“KPK menerima surat dari Azis yang meminta penundaan pemeriksaan dengan alasan sedang isolasi mandiri. Terkait penyidikan dugaan suap penanganan perkara korupsi di Kabupaten Lampung Tengah,”
Lapan6Online | Jakarta : Penyidik KPK menjemput paksa Wakil Ketua DPR RI dari Fraksi Partai Golkar, Azis Syamsuddin (AS) di tempat tinggalnya pada Jumat (24/09/2021) malam.
Azis Syamsuddin dijemput paksa setelah disinyalir menghindari pemanggilan oleh penyidik pada Jumat ini dengan dalih sedang melakukan isolasi mandiri. Namun, mantan ketua Komisi III DPR itu memilih bungkam ketika tiba di Gedung Merah Putih sekitar pukul 20.00 WIB.

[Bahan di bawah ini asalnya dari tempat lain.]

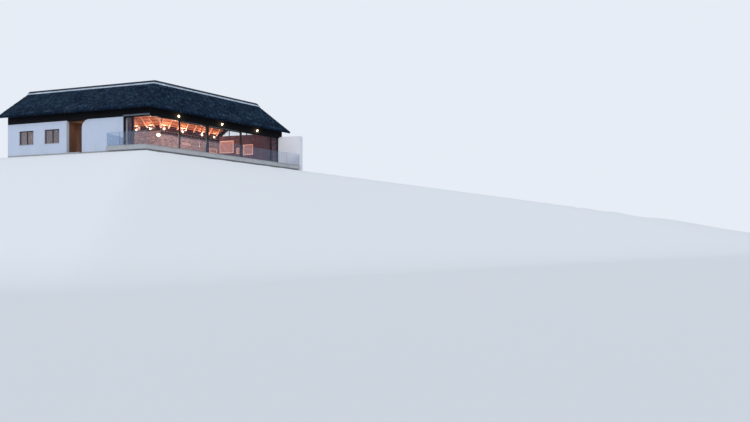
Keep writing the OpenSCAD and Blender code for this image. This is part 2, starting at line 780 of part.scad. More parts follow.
// Framed panels on the right wing's walls: ends along the wall, and bottom and top
panel_frame = 90;
panel_t = 45;
end_panels = [[4960, 6560, 1540, 2820], [2770, 3860, 1260, 2330], [4180, 4630, 1390, 2010]];
back_panels = [[8300, 9130, 1460, 1960], [5420, 6240, 1930, 2110]];
panel_line = right_point(right_end(right_reach, 0), 0)[0];

module framed_panel(p) {
    frame = min(panel_frame, (p[3] - p[2]) / 4);
    difference() {
        cube([p[1] - p[0], panel_t, p[3] - p[2]]);
        translate([frame, -1, frame])
            cube([p[1] - p[0] - 2 * frame, panel_t / 2 + 1, p[3] - p[2] - 2 * frame]);
    }
}

module wall_panels() color("wheat") site() {
    for (p = end_panels)
        translate([panel_line - p[1], right_reach - panel_t, p[2]]) framed_panel(p);
    wing("right") for (p = back_panels) translate([p[0], room_depth - panel_t, p[2]]) framed_panel(p);
}

foundation();
floor_slab();
terrace_slab();
fin_wall();
end_wall_right();
end_wall_left();
back_wall_left();
back_wall_right();
front_wall();
porch_wall();
inner_pier();
window_frames();
gable_frames();
window_glass();
eaves_beam_left();
eaves_beam_right();
wall_plates();
posts();
glazing_frame_left();
glazing_frame_right();
glazing_glass_left();
glazing_glass_right();
door_one_frame();
door_one_glass();
door_two_frame();
door_two_glass();
door_track();
balustrade_channel();
balustrade_glass();
ridge_board();
hip_rafter();
valley_rafter();
rafters_left();
rafters_right();
laths_left();
laths_right();
thatch_left();
thatch_right();
thatch_hip();
ridge_cap();
ridge_flashing();
pelmet();
outside_lamps();
room_lamps();
wall_panels();
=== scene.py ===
import random
from math import atan, cos, hypot, pi, radians, sin, tan

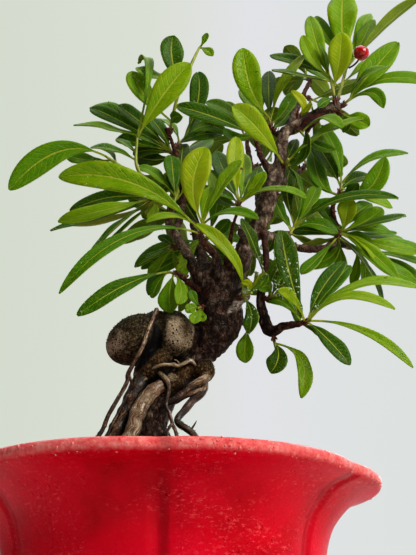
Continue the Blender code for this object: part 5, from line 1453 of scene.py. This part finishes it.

Azis yang mengenakan setelah batik lengan panjang berwarna cokelat lantas langsung masuk ke kantor Firli Bahuri Cs. Firli sebelumnya membenarkan informasi penjemputan paksa terhadap Azis Syamsuddin. Dia menyebut rumah tempat mantan ketua Banggar DPR itu melakukan isolasi mandiri sudah ditemukan penyidiknya.
“AS sudah diketahui, alhamdulillah sudah ditemukan, rumahnya ditemukan,” ucap Firli Bahuri di Jakarta, pada Jumat (24/09/2021). KPK sebelumnya sudah mewanti-wanti Azis Syamsuddin untuk kooperatif menghadapi agenda pemeriksaan di lembaga antirasuah itu terkait kasus dugaan korupsi di Lampung Tengah.
“Kami mengingatkan yang bersangkutan kooperatif,” ujar Plt Juru Bicara KPK Ali Fikri di Jakarta.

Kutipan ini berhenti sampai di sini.